Its business depends heavily (around 76%) on international markets like China, so foreign governments may be wary if a U.S. company with government ownership takes control, damaging sales.
The U.S. government’s stake raises regulatory, political, and legal risks. It may deter foreign business partners and complicate future funding and grants.
Intel is undergoing an extensive cost-cutting and restructuring effort, possibly limiting innovation and growth potential in the short term.
The company faces deep competition and would require large ongoing investments ($20+ billion more) to remain competitive in advanced chip manufacturing, which could be a big risk for an acquirer.
In short, the government investment may actually stand in the way of Intel's progress and may also act as a deterrent to any foreign partners who they be able to help fight the wrong.

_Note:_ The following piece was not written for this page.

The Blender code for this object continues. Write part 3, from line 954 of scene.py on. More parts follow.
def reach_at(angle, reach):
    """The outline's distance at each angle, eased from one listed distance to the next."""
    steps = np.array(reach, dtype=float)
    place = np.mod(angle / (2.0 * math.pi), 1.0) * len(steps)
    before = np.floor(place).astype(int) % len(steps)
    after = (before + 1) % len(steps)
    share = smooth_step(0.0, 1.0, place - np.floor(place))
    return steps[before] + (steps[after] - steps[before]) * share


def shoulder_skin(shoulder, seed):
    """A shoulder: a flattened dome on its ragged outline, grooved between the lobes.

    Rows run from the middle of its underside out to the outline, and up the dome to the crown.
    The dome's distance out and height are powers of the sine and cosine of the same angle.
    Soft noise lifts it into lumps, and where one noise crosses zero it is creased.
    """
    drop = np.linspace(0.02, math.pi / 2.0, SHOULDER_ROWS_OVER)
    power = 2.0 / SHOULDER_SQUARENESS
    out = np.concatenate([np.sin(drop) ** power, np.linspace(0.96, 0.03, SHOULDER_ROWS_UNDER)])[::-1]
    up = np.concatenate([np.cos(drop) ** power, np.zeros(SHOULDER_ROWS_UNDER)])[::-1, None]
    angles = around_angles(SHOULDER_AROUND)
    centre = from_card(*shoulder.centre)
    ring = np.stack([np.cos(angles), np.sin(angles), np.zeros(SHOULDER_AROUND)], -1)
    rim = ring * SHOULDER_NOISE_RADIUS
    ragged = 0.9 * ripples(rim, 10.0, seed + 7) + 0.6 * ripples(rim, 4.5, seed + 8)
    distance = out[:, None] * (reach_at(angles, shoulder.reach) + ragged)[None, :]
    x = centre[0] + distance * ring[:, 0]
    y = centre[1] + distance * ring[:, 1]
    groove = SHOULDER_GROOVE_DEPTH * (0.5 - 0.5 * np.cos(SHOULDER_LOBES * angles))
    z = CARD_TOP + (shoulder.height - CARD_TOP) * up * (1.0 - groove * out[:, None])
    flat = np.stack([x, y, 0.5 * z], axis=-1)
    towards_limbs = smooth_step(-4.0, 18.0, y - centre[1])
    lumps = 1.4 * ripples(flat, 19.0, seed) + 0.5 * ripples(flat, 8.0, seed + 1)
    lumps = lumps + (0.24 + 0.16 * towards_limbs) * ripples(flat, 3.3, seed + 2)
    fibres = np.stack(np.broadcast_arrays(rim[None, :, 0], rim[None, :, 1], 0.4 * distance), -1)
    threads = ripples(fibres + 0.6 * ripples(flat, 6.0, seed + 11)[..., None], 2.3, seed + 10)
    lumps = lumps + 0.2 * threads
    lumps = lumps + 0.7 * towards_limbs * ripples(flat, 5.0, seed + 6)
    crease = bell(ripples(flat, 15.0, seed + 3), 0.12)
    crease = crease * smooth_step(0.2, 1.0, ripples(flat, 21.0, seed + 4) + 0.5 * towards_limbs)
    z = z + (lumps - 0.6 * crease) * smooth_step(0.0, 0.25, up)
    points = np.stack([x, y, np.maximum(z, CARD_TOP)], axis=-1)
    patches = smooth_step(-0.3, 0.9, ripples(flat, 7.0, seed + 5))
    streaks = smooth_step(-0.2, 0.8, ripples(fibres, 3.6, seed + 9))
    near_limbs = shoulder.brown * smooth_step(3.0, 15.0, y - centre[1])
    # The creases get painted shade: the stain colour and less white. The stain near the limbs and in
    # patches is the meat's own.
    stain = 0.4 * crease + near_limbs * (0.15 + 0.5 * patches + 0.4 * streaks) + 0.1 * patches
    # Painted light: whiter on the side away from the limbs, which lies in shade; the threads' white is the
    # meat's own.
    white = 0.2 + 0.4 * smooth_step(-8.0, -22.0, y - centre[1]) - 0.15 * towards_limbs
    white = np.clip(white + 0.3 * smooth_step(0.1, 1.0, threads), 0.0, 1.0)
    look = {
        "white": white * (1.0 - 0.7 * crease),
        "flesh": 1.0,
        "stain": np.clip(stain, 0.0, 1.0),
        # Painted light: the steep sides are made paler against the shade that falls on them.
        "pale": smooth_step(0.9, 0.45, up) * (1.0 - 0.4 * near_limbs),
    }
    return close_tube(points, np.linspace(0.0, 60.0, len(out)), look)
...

Ironically, the only company that could possibly take them over is the same company everyone is dependent on (Taiwan Semiconductor). They are the only company with the technological savvy enough to come in and make use of their valuable assets, but then again, this is even a stretch.
Now, whereas the stock as an investment is concerned, I feel it’s uninvestable. There are better places to park your money if you are looking for a parking lot.
The logic is very simple. As of 2025, Intel is approximately three to five years behind AMD and Nvidia in several key areas, especially in data center CPU and AI accelerator technology.
Nvidia, being the leader, is innovating at a groundbreaking speed—is approximately 2 to 3 years ahead of AMD in GPU and AI accelerator technology.
You don’t have to be a mathematician to understand that even if Intel were all of a sudden to wake and get over its inefficiencies and failed structural processes, and poor leadership, they are at least 5 to 7 years behind the competition.
In a world where Moore's law has been superseded by Jensens’ Law at a pace AMD can’t even keep up with, how is a government entanglement going to make a company better that’s effectively built its own prison.